I processi in realtà verteranno su altro, su quello che non avrebbe dovuto fare la Commissione, cioè rassicurare e prevedere un non terremoto come da felici definizioni del professor Antonello Ciccozzi. Ma la questione del mancato allarme e dell’evacuazione rimasero nell’ondata mediatica del paese, furono usate anche strumentalmente – il “processo alla scienza” – dalle difese d’ufficio e influenzarono profondamente l’opinione pubblica del paese. Con effetti probabilmente nefasti perché il cosa si farebbe oggi, dopo 13 anni, di fronte ad uno sciame sismico, rimane sostanzialmente senza risposta. Nessuno negli anni successivi è mai stato evacuato in presenza di uno sciame sismico, nessuno se ne è fatto un problema né sembra cambiato molto in termini di procedure. Da un punto di vista delle istituzioni del paese il processo sulla Commissione Grandi Rischi sembra non esserci mai stato.

Tornando al cosa non avrebbe dovuto fare quella Commissione, ormai è storia, anche processuale, seppur con un esito quanto meno discusso. Dopo 13 anni però nessuno si lancerà in facili rassicurazionismi di fronte ad uno sciame sismico, ed è già qualcosa.

O almeno non lo farà davanti le tv. Dei sette membri della Commissione condannati in primo grado, infatti, arriverà a condanna definitiva il solo Bernardo De Bernardinis, il volto esterno di quella riunione, un uomo per bene che pagò, come inviato di Bertolaso in quella riunione, l’aver riportato alla stampa quanto emerso dagli esperti. Se la caveranno gli altri sei, gli esperti, Franco Barberi, all’epoca presidente vicario della Commissione Grandi Rischi, Enzo Boschi, all’epoca presidente dell’Ingv, Giulio Selvaggi, all’epoca direttore del Centro nazionale terremoti, Gian Michele Calvi, all’epoca direttore di Eucentre, Claudio Eva, ordinario di fisica all’Università di Genova e Mauro Dolce, all’epoca direttore dell’ufficio rischio sismico di Protezione civile. Le motivazioni della condanna puntarono proprio sulla rassicurazione proposta agli aquilani circa la presunta non pericolosità sismica della situazione, elemento di accusa desunto anche dalla consulenza dell’antropologo Ciccozzi dell’Università degli Studi dell’Aquila. La giustizia però ha di fatto escluso che il problema fosse riconducibile a quanto emerso in riunione. Un esito quanto meno bizzarro.

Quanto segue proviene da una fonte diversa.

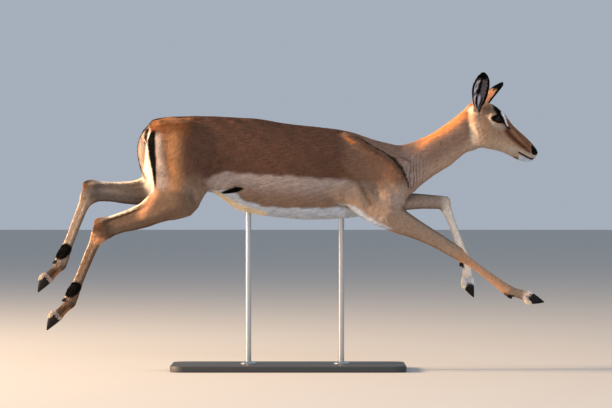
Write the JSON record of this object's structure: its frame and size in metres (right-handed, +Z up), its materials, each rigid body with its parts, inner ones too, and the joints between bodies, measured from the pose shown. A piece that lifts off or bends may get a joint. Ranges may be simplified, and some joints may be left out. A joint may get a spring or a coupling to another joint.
{
  "type": "impala antelope",
  "caption": "Life-size hornless impala ewe at full gallop with every foot off the ground, held by a plain display stand with a flat base and rods into the belly.",
  "frame": {"origin": "middle of the underside of the stand's base", "axes": "+X the way the animal faces, +Y towards its left side, +Z up"},
  "size_m": [1.6465, 0.36, 0.9618],
  "materials": {
    "coat": "short glossy hair, red-brown on the back, paling to fawn and white below",
    "leg_coat": "very short fawn hair, with black tufts above the hind fetlocks",
    "horn": "black horn of the hooves, with fine growth rings",
    "eye": "wet, almost black brown eye",
    "stand_base": "matt dark grey powder coat",
    "stand_steel": "brushed stainless steel"
  },
  "bodies": {
    "root": {"cannon_front_left": "leg_coat", "cannon_front_right": "leg_coat", "cannon_hind_left": "leg_coat", "cannon_hind_right": "leg_coat", "ear_left": "coat", "ear_right": "coat", "eye_left": "eye", "eye_right": "eye", "forearm_front_left": "leg_coat", "forearm_front_right": "leg_coat", "gaskin_hind_left": "leg_coat", "gaskin_hind_right": "leg_coat", "head": "coat", "hoof_front_left_inner": "horn", "hoof_front_left_outer": "horn", "hoof_front_right_inner": "horn", "hoof_front_right_outer": "horn", "hoof_hind_left_inner": "horn", "hoof_hind_left_outer": "horn", "hoof_hind_right_inner": "horn", "hoof_hind_right_outer": "horn", "neck": "coat", "shoulder_front_left": "coat", "shoulder_front_right": "coat", "stand_base": "stand_base", "stand_collar_front": "stand_steel", "stand_collar_rear": "stand_steel", "stand_rod_front": "stand_steel", "stand_rod_rear": "stand_steel", "tail": "coat", "thigh_hind_left": "coat", "thigh_hind_right": "coat", "trunk": "coat"}
  },
  "joints": []
}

La Commissione, secondo le accuse, anziché fare il proprio lavoro, venne a tranquillizzare la popolazione e lo fece per rispondere al panico che sarebbe stato generato dalle previsioni di Giampaolo Giuliani. Un’operazione mediatica, lo diceva Bertolaso nella famosa intercettazione con l’assessore provinciale Stati.

Curiosamente di “operazioni mediatiche” si è tornati a parlare, massicciamente e come nulla fosse, durante la pandemia. Bastava accendere una qualsiasi Tv e ascoltare politici ed esperti presentare i più disparati provvedimenti emergenziali come operazioni mediatiche, volte a convincere gli italiani, figli irrequieti per nascita, ad educarli, a plasmarli, a indirizzarli più che a risolvere problemi. Un paternalismo che non dispiace a molti, governanti e governati, ma che lascia il dubbio che non sia la strada giusta per diventare cittadini consapevoli, pronti a convivere con i rischi e le responsabilità.